In the U.S. there is a range of views.  I am concerned that pre-approval causes the regulator to make decisions without a context.  The risk is that the utility controls the expertise and information, and uses that advantage to lead the regulator into approvals that might otherwise not be forthcoming.  The core regulatory issue is:  Who should bear the risk of bad luck?  On the other hand, I believe that private capital should have some sense of the parameters of risk before making a major investment.  So the old days of expecting the utility to commit $1 billion but not knowing until project completion whether that expenditure will be recovered were not optimal.  The answer, for me, is closer regulatory involvement, with close-in reporting, risk assignment and off ramps.  The pre-approval paper discussed these matters generically, but my testimony in Illinois applies those general principles to a direct example.

What are your thoughts and experience?  I assume that the U.S. policy works tolerably well because I don't hear much grumbling about it these days.

Consumer advocates are troubled by the pre-approvals.  The bottom line is that we don’t know yet how well it will work because we are at the front end of much large spending.

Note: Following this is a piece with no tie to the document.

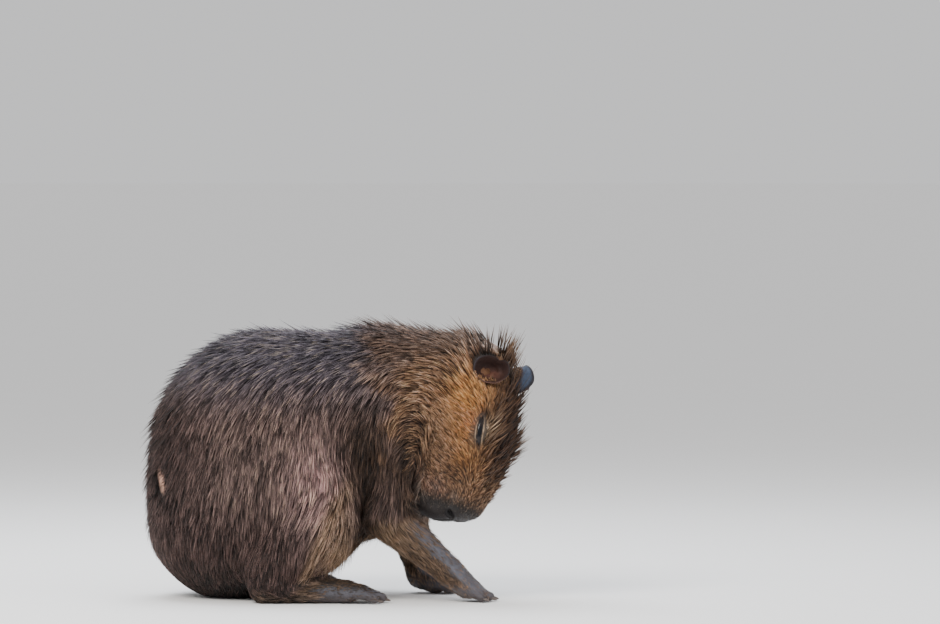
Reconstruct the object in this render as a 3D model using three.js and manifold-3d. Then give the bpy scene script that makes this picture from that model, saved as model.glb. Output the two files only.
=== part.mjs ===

For large projects debated and approved in advance, I assume that is costly and time-consuming but may reduce risk? 

As discussed in my Illinois testimony, the answer depends on how one defines “risk.”  Project risk—the risk of a project coming in over-budget, or becoming unneeded due to changed circumstances—is unaffected by how one assigns the burden of cost recovery.  Well, not exactly, because if you assign the risk of bad luck to the utility, the utility might take fewer chances, it being its own money it is risking. One point I made in the Illinois testimony is to distinguish risk from uncertainty.  I think the goal must be to reduce the cost of capital and the likelihood of poor decisions.  Those things can be affected by how one assigns business risk.

But does it do more than approve in principle—is there a later process to prove that the actual capex is indeed used and useful?

Very important point:  it all depends on what is “approved” by the pre-approval.  The co-authored study addresses this point in detail.  One can approve a decision without approving the associcated cost.  What “approval” does is bind the regulator, i.e., it prevents the regulator from changing the initial decision retroactively.   So a regulator could say “Your decision to build Project X is the decision we approve, provided that it costs less than $2.4 billion.  Any cost above that, the consequences are XYZ.”  There are many ways to write that sentence.

For projects not approved in advance, I assume they are noted in the next rate case and this is where the company makes the case. My impression from the cases we looked at over the last year or two is that this is not a particularly big deal. Does any substantial proportion of actual capex get turned down?

In the nuclear era, early 1980s, regulator disallowed billions in cost overruns.  Some utilities were badly damaged.  But consumers also paid a lot of these overruns.  Today, not much capex gets turned down after the fact.  But that is because utilities are seeking pre-approval.

In either case, is there much ex ante discussion of these issues between company and users? i.e., company asking users what they want built, or responding to users asking for improved facilities?

Excellent question.  Most states had, in the 1990s and the aughts, “integrated resource plan” processes whereby the utility engaged in present plans that would guide later project proposals.  So a project proposal for pre-approval was considered in the context of a longer plan.  There has been some backing off of this IRP process, especially in states that enacted retail competition processes or ordered their utilities to divest generation.  I am concerned that we have insufficient plans now, so that we lack context for project analysis.  I address this point in the Illinois testimony.

In all this, would transmission be significantly different from distribution?

Very different because of the jurisdictional difference.  As you know, in much of our country the transmission-owning utilities have transferred control of transmission to regional transmission organizations.  The RTOs are FERC-regulated entities, whereas distribution owners are largely state-regulated.  FERC in its important “Order 1000” has ordered all utilities to engage in regional planning processes for transmission.  The problem is that FERC does not yet say what a “plan” does; that is, there is no known link yet between a plan and cost recovery.  You can get a download of the NRRI teleseminar on Order 1000 by contacting

Finally, I see that AEP Texas initiated a series of discussions with Texas PUC about ways to streamline the traditional rate setting process, especially to address the regulatory lag between incurring costs and recovering them. One mechanism under discussion is the ability of a company to update its capex annually and adjust its rates according to the previously approved ROE, with reconciliation at the next full cost of service review. Is there anything of that kind elsewhere, either existing or in prospect?

I am not familiar with the TX example but what you describe is similar to the situation in Illinois.